[BEGIN]

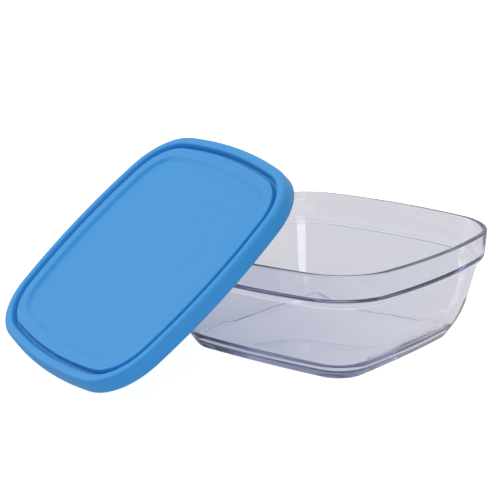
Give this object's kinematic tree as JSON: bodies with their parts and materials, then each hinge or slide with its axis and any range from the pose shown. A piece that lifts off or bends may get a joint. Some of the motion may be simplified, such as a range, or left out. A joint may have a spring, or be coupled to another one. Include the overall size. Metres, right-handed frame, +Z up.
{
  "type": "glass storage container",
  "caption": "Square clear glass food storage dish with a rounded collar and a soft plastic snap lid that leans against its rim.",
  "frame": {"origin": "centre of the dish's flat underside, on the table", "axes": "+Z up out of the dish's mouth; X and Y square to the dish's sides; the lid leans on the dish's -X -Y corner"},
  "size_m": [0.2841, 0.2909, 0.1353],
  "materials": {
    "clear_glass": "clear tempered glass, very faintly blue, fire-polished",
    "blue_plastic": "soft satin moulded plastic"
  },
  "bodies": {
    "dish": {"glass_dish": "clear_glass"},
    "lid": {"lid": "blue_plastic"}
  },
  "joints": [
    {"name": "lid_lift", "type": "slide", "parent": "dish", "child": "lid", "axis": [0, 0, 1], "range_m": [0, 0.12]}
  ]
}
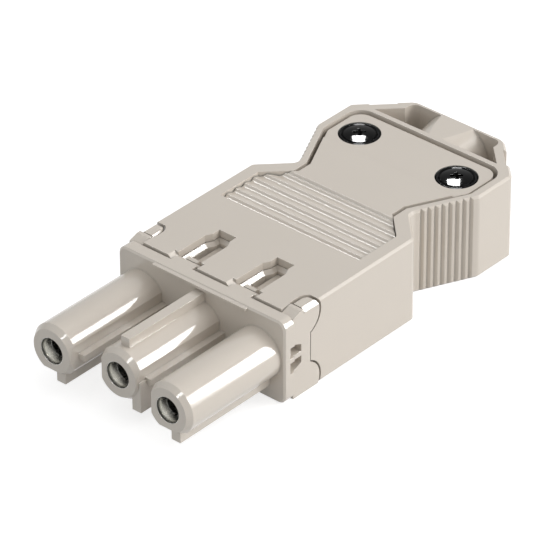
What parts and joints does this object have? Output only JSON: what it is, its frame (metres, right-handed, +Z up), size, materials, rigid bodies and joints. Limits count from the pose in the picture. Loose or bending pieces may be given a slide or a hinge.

[END]

# [Task to carry out]
Print back all the lines verbatim.

# [Task solution]
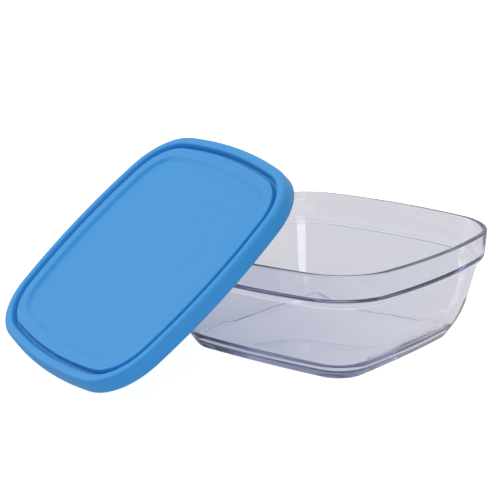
Give this object's kinematic tree as JSON: bodies with their parts and materials, then each hinge or slide with its axis and any range from the pose shown. A piece that lifts off or bends may get a joint. Some of the motion may be simplified, such as a range, or left out. A joint may have a spring, or be coupled to another one. Include the overall size. Metres, right-handed frame, +Z up.
{
  "type": "glass storage container",
  "caption": "Square clear glass food storage dish with a rounded collar and a soft plastic snap lid that leans against its rim.",
  "frame": {"origin": "centre of the dish's flat underside, on the table", "axes": "+Z up out of the dish's mouth; X and Y square to the dish's sides; the lid leans on the dish's -X -Y corner"},
  "size_m": [0.2841, 0.2909, 0.1353],
  "materials": {
    "clear_glass": "clear tempered glass, very faintly blue, fire-polished",
    "blue_plastic": "soft satin moulded plastic"
  },
  "bodies": {
    "dish": {"glass_dish": "clear_glass"},
    "lid": {"lid": "blue_plastic"}
  },
  "joints": [
    {"name": "lid_lift", "type": "slide", "parent": "dish", "child": "lid", "axis": [0, 0, 1], "range_m": [0, 0.12]}
  ]
}
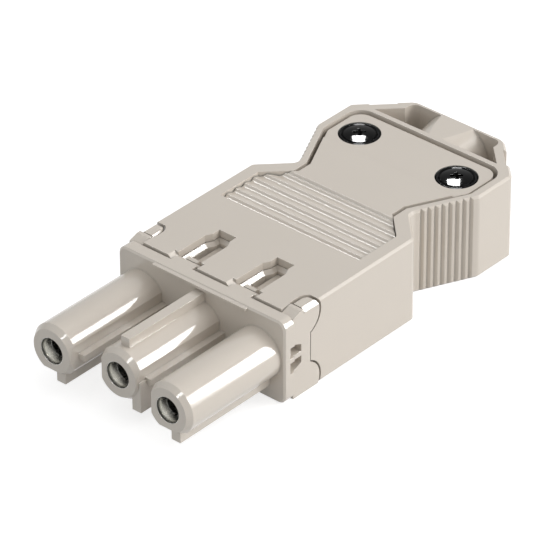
What parts and joints does this object have? Output only JSON: what it is, its frame (metres, right-handed, +Z up), size, materials, rigid bodies and joints. Limits count from the pose in the picture. Loose or bending pieces may be given a slide or a hinge.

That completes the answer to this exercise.